• The request:
Give the listing below again in full, exactly as written.

• Raw data:
----
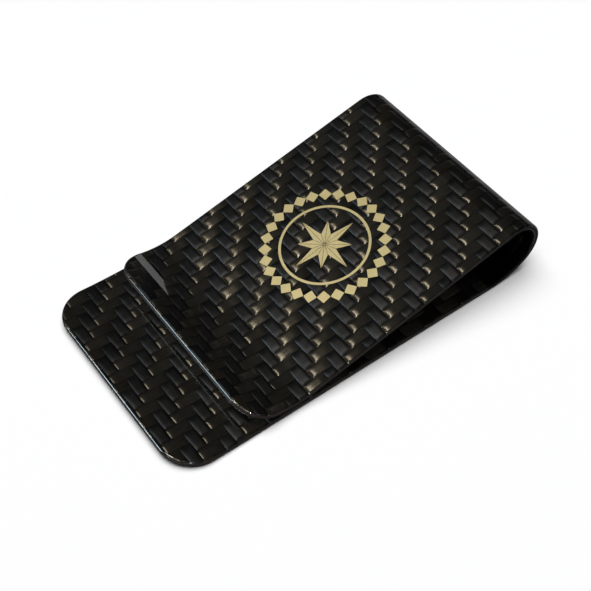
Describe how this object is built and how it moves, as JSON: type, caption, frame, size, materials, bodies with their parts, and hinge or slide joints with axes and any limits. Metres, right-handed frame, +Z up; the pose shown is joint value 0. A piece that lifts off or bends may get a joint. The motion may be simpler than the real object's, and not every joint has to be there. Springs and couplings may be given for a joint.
{
  "type": "money clip",
  "caption": "Money clip of clear-coated carbon twill laminate, one strip bent back in a sprung loop, with a flared thumb lip and a gold emblem.",
  "frame": {"origin": "under the middle of the clip's box, on the surface that the base lies on", "axes": "+X along the clip from the base's tip towards the spring loop, +Y across the strip, +Z up through the base towards the arm"},
  "size_m": [0.071, 0.04, 0.0122],
  "materials": {
    "carbon_twill": "black carbon 2x2 twill under a clear gloss coat",
    "carbon_core": "black carbon and epoxy, polished and coated at the edges",
    "gold_print": "satin metallic gold print"
  },
  "bodies": {
    "base": {"base_outer_twill_ply": "carbon_twill", "base_core_ply_1": "carbon_core", "base_core_ply_2": "carbon_core", "base_core_ply_3": "carbon_core", "base_inner_twill_ply": "carbon_twill", "spring_outer_twill_ply": "carbon_twill", "spring_core_ply_1": "carbon_core", "spring_core_ply_2": "carbon_core", "spring_core_ply_3": "carbon_core", "spring_inner_twill_ply": "carbon_twill"},
    "arm": {"arm_outer_twill_ply": "carbon_twill", "arm_core_ply_1": "carbon_core", "arm_core_ply_2": "carbon_core", "arm_core_ply_3": "carbon_core", "arm_inner_twill_ply": "carbon_twill", "emblem_star": "gold_print", "emblem_ring": "gold_print", "emblem_border": "gold_print"}
  },
  "joints": [
    {"name": "arm_flex", "type": "hinge", "parent": "base", "child": "arm", "pos_m": [0.032, 0, 0.0056], "axis": [0, 1, 0], "range_deg": [0, 8], "stiffness_Nm_per_rad": 4.3, "springref_deg": -1.49, "deforming": ["spring_outer_twill_ply", "spring_core_ply_1", "spring_core_ply_2", "spring_core_ply_3", "spring_inner_twill_ply"]}
  ]
}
----
• Expected output:
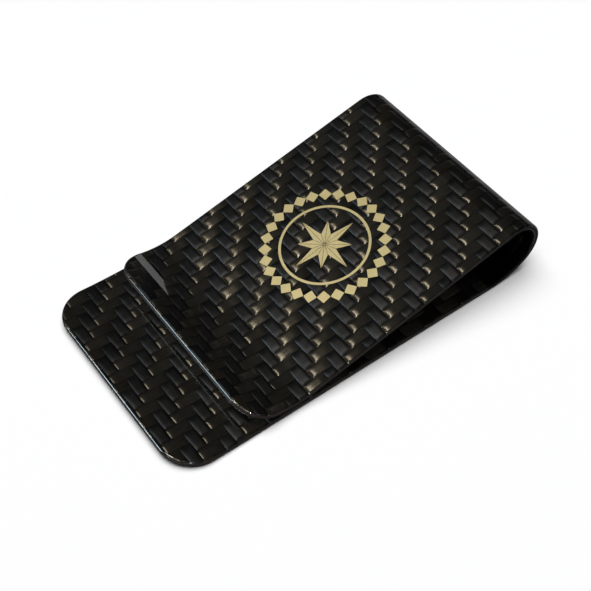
Describe how this object is built and how it moves, as JSON: type, caption, frame, size, materials, bodies with their parts, and hinge or slide joints with axes and any limits. Metres, right-handed frame, +Z up; the pose shown is joint value 0. A piece that lifts off or bends may get a joint. The motion may be simpler than the real object's, and not every joint has to be there. Springs and couplings may be given for a joint.
{
  "type": "money clip",
  "caption": "Money clip of clear-coated carbon twill laminate, one strip bent back in a sprung loop, with a flared thumb lip and a gold emblem.",
  "frame": {"origin": "under the middle of the clip's box, on the surface that the base lies on", "axes": "+X along the clip from the base's tip towards the spring loop, +Y across the strip, +Z up through the base towards the arm"},
  "size_m": [0.071, 0.04, 0.0122],
  "materials": {
    "carbon_twill": "black carbon 2x2 twill under a clear gloss coat",
    "carbon_core": "black carbon and epoxy, polished and coated at the edges",
    "gold_print": "satin metallic gold print"
  },
  "bodies": {
    "base": {"base_outer_twill_ply": "carbon_twill", "base_core_ply_1": "carbon_core", "base_core_ply_2": "carbon_core", "base_core_ply_3": "carbon_core", "base_inner_twill_ply": "carbon_twill", "spring_outer_twill_ply": "carbon_twill", "spring_core_ply_1": "carbon_core", "spring_core_ply_2": "carbon_core", "spring_core_ply_3": "carbon_core", "spring_inner_twill_ply": "carbon_twill"},
    "arm": {"arm_outer_twill_ply": "carbon_twill", "arm_core_ply_1": "carbon_core", "arm_core_ply_2": "carbon_core", "arm_core_ply_3": "carbon_core", "arm_inner_twill_ply": "carbon_twill", "emblem_star": "gold_print", "emblem_ring": "gold_print", "emblem_border": "gold_print"}
  },
  "joints": [
    {"name": "arm_flex", "type": "hinge", "parent": "base", "child": "arm", "pos_m": [0.032, 0, 0.0056], "axis": [0, 1, 0], "range_deg": [0, 8], "stiffness_Nm_per_rad": 4.3, "springref_deg": -1.49, "deforming": ["spring_outer_twill_ply", "spring_core_ply_1", "spring_core_ply_2", "spring_core_ply_3", "spring_inner_twill_ply"]}
  ]
}